I was hungry and you fed me, thirsty and you gave me a drink; I was a stranger and you received me in your homes, naked and you clothed me; I was sick and you took care of me, in prison and you visited me. (Matthew 25:35-36)
A Vow of Poverty
We need to put things in perspective. Those in religious life (like the Jesuits) take a vow of poverty. They also fall into the trap of trivial frustrations. (“There’s no more Coke Zero and now I have to drink Diet Coke.”) But what the vow of poverty is, is a kind of living that removes the focus from ourselves and maintains an awareness of how I use the things while being mindful of true poverty.
In a religious community things are shared in common. Money is pooled and shared according to need. Cars are shared and sometimes all the cars are signed out! They cook for one another and share cleaning duties. This reminds us that it’s not all about us. Our lives should be directed toward the good of those around us, working together to build a better world. And any little spending money a religious does have should be spent prudently. When I was a Jesuit I thought not just twice but thrice about how I was spending my money. Do I really need a third Starbucks coffee? Must I purchase the more expensive shoes? Could I spare a bit extra for charity?
One does not have to be a religious with a vow of poverty to live this way. All of this can be done by a single person living on one’s own. The way one person lives can affect thousands of others. Living “first world poverty” means that every action taken—each dollar spent, mile driven, thing purchased, decision made—should be made keeping in mind the kind of poverty found in developing countries. The truth is, as westerners in an industrialised nation, it’s nearly impossible to live the kind of poverty found in Jamaica or Africa. But, it can affect the way we live, what we complain about, and how we spend our money. Those in true deprivation have a keen awareness of the gifts they have from God.

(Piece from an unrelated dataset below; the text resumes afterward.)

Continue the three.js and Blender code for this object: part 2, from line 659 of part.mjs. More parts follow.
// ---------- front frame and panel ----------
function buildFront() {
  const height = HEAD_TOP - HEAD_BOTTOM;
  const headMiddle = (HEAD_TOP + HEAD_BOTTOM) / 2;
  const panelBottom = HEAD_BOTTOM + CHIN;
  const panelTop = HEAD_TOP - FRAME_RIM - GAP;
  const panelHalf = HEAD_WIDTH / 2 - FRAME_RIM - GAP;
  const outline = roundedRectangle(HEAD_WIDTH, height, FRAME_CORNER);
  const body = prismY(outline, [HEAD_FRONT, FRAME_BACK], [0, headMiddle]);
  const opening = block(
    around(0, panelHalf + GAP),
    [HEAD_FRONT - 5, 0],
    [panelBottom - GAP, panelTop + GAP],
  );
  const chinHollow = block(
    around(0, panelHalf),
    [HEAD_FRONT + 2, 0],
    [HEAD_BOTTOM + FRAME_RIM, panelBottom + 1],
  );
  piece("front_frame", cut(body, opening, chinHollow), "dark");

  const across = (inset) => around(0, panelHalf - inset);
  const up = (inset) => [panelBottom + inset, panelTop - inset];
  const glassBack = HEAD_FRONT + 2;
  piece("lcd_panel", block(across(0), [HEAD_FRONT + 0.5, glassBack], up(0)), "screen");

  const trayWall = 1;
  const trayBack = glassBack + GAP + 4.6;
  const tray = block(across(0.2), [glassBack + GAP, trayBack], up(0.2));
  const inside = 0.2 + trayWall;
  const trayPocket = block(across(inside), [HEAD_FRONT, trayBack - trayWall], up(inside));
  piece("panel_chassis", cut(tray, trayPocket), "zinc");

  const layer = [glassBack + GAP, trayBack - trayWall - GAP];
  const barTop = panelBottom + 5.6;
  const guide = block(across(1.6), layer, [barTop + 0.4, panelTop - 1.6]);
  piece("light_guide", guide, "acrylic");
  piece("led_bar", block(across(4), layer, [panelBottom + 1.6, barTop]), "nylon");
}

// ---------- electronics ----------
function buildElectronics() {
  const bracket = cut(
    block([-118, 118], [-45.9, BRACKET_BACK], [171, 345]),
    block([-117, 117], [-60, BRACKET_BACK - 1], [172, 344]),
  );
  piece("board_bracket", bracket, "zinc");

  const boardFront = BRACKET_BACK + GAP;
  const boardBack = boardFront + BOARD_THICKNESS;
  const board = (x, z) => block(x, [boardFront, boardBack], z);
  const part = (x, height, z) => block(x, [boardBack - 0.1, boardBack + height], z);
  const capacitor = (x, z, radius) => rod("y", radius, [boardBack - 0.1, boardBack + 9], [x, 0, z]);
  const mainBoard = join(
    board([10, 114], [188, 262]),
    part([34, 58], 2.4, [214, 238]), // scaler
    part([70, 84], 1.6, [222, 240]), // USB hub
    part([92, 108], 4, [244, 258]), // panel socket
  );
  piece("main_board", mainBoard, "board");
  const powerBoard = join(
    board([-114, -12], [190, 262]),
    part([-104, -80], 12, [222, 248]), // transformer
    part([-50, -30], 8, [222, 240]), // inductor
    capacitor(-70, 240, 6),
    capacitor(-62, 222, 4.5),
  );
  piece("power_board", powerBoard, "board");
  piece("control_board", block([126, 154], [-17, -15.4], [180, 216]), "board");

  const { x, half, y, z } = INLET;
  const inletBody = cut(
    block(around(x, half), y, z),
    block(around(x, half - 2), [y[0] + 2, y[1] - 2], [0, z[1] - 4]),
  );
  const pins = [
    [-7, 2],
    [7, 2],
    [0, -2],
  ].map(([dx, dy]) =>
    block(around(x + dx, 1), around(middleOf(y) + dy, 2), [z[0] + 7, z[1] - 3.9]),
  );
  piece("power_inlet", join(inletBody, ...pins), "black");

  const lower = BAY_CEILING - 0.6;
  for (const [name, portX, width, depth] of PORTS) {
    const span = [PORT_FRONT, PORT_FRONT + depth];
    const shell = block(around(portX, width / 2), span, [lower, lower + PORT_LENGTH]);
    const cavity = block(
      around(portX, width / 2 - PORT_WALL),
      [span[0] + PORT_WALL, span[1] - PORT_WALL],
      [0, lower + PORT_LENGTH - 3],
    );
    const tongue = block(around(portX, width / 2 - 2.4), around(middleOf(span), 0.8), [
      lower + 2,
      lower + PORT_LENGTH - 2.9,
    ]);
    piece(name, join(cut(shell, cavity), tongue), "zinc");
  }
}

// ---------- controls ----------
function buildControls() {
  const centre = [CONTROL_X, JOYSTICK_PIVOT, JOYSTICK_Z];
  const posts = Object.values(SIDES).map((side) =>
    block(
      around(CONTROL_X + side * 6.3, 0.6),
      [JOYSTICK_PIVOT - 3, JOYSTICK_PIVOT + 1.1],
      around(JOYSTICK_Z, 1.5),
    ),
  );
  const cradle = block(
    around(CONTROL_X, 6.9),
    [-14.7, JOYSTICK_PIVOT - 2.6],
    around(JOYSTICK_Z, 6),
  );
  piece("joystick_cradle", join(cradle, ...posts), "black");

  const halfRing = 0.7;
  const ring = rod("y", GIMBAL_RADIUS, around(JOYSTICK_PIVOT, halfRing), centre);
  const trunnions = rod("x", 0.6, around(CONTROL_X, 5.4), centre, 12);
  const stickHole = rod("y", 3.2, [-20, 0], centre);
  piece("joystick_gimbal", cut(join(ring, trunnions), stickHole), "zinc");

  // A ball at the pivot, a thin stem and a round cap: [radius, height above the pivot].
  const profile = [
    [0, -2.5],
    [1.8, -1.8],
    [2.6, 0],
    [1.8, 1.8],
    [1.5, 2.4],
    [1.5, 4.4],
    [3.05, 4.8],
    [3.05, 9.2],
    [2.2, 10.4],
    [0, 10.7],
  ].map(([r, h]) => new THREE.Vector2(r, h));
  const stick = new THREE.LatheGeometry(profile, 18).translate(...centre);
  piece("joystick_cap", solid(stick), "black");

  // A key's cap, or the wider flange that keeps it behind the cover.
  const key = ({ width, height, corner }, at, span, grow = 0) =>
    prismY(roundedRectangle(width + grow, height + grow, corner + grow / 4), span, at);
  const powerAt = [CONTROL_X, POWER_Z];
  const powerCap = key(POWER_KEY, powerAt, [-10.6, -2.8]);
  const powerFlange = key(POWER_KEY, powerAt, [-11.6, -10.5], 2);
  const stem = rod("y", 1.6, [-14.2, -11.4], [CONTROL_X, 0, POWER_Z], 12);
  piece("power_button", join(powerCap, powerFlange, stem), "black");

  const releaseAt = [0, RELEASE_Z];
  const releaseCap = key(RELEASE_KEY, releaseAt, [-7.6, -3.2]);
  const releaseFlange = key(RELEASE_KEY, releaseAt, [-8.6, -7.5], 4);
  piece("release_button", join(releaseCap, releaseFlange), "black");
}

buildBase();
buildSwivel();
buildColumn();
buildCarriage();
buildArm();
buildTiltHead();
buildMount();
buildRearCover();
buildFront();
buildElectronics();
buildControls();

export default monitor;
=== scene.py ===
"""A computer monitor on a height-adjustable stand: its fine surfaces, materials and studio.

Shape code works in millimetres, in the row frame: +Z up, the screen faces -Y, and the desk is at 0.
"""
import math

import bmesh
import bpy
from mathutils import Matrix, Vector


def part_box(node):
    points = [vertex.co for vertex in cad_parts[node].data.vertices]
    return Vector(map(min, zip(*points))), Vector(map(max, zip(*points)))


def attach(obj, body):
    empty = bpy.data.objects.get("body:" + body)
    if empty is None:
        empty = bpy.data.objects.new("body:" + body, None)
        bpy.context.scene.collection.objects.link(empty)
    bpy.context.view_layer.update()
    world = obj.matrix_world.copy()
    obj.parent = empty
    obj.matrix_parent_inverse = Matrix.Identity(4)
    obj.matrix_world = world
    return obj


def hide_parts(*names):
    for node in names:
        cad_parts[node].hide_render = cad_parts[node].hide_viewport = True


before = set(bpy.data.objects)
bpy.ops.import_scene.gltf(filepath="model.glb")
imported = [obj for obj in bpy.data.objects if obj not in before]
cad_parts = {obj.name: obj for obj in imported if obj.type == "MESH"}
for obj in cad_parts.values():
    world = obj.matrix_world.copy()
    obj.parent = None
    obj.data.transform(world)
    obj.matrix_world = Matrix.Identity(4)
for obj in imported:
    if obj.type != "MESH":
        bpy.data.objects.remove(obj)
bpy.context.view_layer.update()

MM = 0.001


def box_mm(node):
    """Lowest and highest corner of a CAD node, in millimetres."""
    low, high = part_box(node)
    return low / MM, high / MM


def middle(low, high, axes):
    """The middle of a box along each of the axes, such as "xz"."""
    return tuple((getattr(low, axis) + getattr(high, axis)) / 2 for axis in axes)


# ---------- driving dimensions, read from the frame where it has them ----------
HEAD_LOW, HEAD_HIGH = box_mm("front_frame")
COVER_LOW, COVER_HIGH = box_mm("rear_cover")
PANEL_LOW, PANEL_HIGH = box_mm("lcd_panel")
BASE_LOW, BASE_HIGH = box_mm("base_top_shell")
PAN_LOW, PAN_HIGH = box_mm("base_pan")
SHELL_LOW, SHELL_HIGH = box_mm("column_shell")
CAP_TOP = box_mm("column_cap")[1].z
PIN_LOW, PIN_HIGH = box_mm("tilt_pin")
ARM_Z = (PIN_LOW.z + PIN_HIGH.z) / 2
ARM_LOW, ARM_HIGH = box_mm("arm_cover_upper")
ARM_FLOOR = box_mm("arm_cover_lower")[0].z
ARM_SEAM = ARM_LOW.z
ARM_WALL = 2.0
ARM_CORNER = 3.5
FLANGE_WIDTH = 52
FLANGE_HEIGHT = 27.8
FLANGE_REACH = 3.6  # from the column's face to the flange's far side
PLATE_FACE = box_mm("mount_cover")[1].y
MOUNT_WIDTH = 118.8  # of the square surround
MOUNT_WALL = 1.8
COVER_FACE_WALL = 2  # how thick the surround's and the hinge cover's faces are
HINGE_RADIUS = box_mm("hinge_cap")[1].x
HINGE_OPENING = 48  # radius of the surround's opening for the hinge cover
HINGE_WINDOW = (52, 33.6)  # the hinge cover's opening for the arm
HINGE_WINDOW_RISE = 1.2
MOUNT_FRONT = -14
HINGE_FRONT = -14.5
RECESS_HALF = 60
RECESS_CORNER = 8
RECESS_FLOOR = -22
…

In the first world, we have such an abundance of gifts that we fail to see our basic necessities (food, water, shelter, relationships) as gifts from God.

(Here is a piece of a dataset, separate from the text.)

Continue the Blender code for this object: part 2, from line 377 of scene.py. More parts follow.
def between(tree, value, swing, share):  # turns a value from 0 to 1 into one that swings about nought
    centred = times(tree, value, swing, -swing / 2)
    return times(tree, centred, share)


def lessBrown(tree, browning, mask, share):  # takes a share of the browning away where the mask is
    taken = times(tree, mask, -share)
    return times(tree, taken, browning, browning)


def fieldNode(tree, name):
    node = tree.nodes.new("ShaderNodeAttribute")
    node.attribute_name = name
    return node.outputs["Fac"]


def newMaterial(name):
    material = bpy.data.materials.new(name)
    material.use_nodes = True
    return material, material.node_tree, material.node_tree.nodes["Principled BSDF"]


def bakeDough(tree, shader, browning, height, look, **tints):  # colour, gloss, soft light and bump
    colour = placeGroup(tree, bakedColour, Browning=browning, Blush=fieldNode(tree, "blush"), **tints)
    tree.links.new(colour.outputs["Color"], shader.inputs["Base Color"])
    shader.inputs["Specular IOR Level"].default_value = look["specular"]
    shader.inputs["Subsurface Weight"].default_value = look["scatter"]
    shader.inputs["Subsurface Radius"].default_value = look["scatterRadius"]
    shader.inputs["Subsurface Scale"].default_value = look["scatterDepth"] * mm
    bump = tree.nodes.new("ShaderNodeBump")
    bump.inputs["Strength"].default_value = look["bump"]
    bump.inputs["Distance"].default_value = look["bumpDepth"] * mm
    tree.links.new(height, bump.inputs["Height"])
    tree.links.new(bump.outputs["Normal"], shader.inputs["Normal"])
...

To close, I give you some perspective from my time in Jamaica in 2010, where I found a real hunger for God amidst poverty. This is an excerpt from my writings:
I was glad to finally be able to see poverty up close, as I had prayed for during the long retreat: makeshift houses with corrugated scrap metal as walls, open sewers, barefoot children, emaciated stray dogs. The unemployment rate is about 85% and those who do work are only just barely working. I asked Peter, the superior, where they find means to get food and clothing. “Good question,” he said. Many may have to steal or sell drugs. There’s no social safety net here so the Church has an important role. Women run things here and they are ones who take the initiative to open roadside stalls or shops in hopes to make some money selling things.
We tagged along with Sr Beverly (who’s been at there a dozen years) on her weekly work of mercy giving fish, rice, and bread to poor old men and women in downtown Kingston. 12 of us piled into a small van (children included). I crouched on my haunches in the very back next to boxes of food and clothes with a couple little girls who asked me where I was from, what my name was, and told me which school they go to. We turned onto a main street and before I knew it Sr Beverly drove up onto a sidewalk and we were being followed by about 50 men and women who soon began to crowd the van. We had to be careful in giving out food one by one otherwise people would be grabbing for whatever they could get. I had the experience of giving out food and clothes at the food pantry in Syracuse, but this was very different. The poverty, desperation, and need is such that the homeless are more aggressive in their acquiring food and clothing. Not everyone got something either. The physical condition of the women and men was much worse as well: missing eyes, skin problems, scars, burns, misshapen feet, complete lack of teeth. Some shoving broke out between two men so Sr Beverly tried to stand between them, which ended the altercation. We piled back into the van and went back to St Anne’s.